In its campaign literature and advertising, Citizens for a Strong Future, the pro-Issue 44 campaign, emphasizes the preschool promise portion of the tax levy and not the part which will fund CPS operations.

The committee has raised about $1.2 million to sell the tax levy to voters.

Preschool promise, proponents say will help prepare 6,000 children ages 3 and 4 for success with quality preschool, prepare 35,000 Cincinnati students for college, expand preschool at CPS, community and faith-based programs; and help strengthen neighborhood schools.

Greg Landsman, a strategic advisor for Citizens for a Strong Future, said Issue 44 "has emerged as one of the most historic and urgent education levies in Cincinnati's history."

"We have an opportunity to provide quality preschool for thousands of three- and four-year-olds who come from families who might otherwise not be able to afford it,'' Landsman said.

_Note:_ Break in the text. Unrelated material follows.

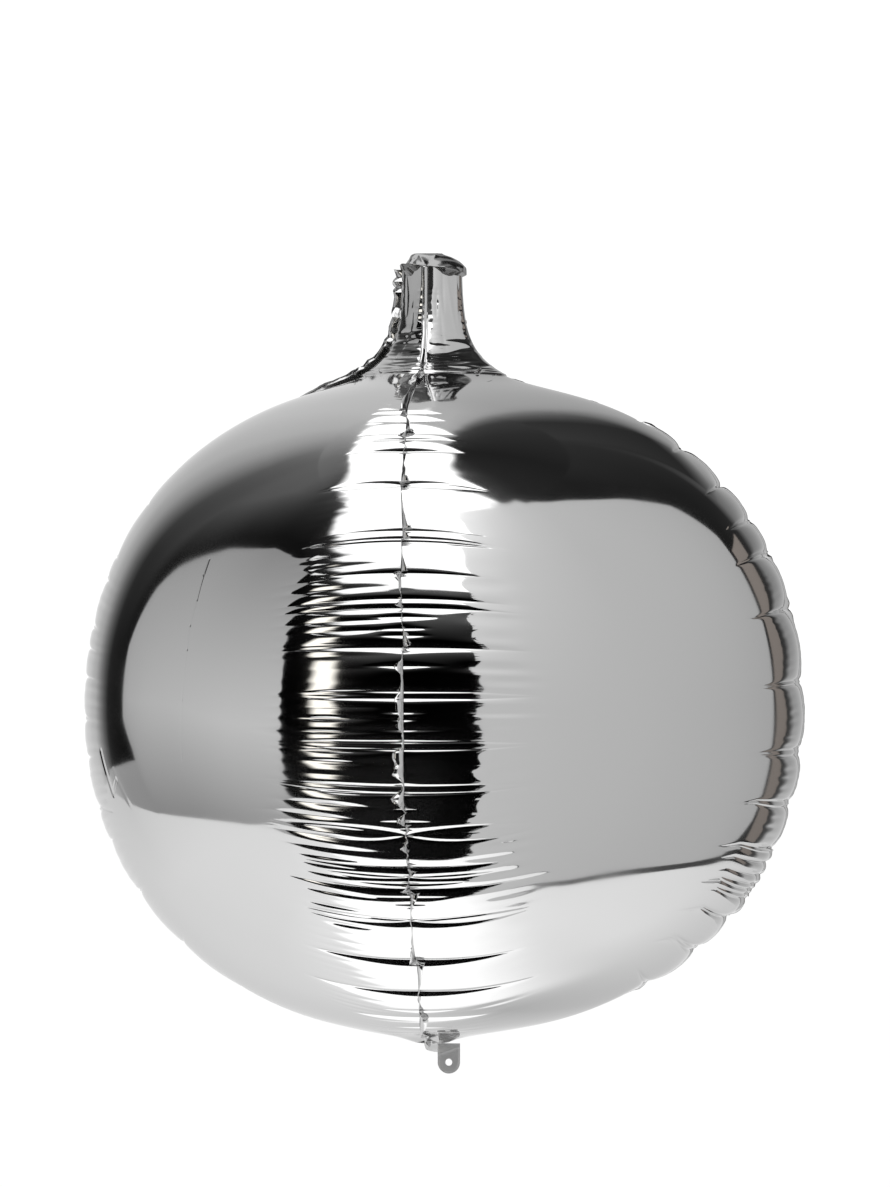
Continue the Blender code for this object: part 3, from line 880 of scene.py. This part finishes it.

And the new infusion of dollars into CPS comes at a critical time, he said.

"CPS will continue to grow without having to endure devastating cuts to teachers and services," Landsman said. "There are hundreds of jobs on the line and a number of schools that could be forced to shutter their doors without this levy."

Campaign web site: 


The argument against Issue 44:

While the pro-Issue 44 web site lists over 60 organizations through the city that have endorsed the tax levy, there is but one actively campaigning against it.

That is the Coalition Opposed to Additional Spending and Taxes (COAST), a group that has been battling against various tax levies for over 20 years now.

Brad Beckett, chairman of COAST, said they are opposed because Cincinnati Public Schools "is a failed school system and they don't deserve any more money."

"As far as Preschool Promise is concerned, we have nothing against that, although we think there's inconclusive evidence on whether or not it would work,'' Beckett said.

In September, the Ohio Board of Education issued "report cards'' to the state's 608 public school districts. The grades for Cincinnati Public Schools were not good – "D's" on achievement and "prepared for success,'' and "F's" for gap closing, K-3 literacy, progress and graduation rate.

"This school system," Beckett said, "proudly says 'we are at the top of the bottom.'"

COAST will have very little money to spend on the campaign.

"We've got some yard signs; we have some hand bills to distribute,'' Beckett said. "We're just a rag-tag band of patriots."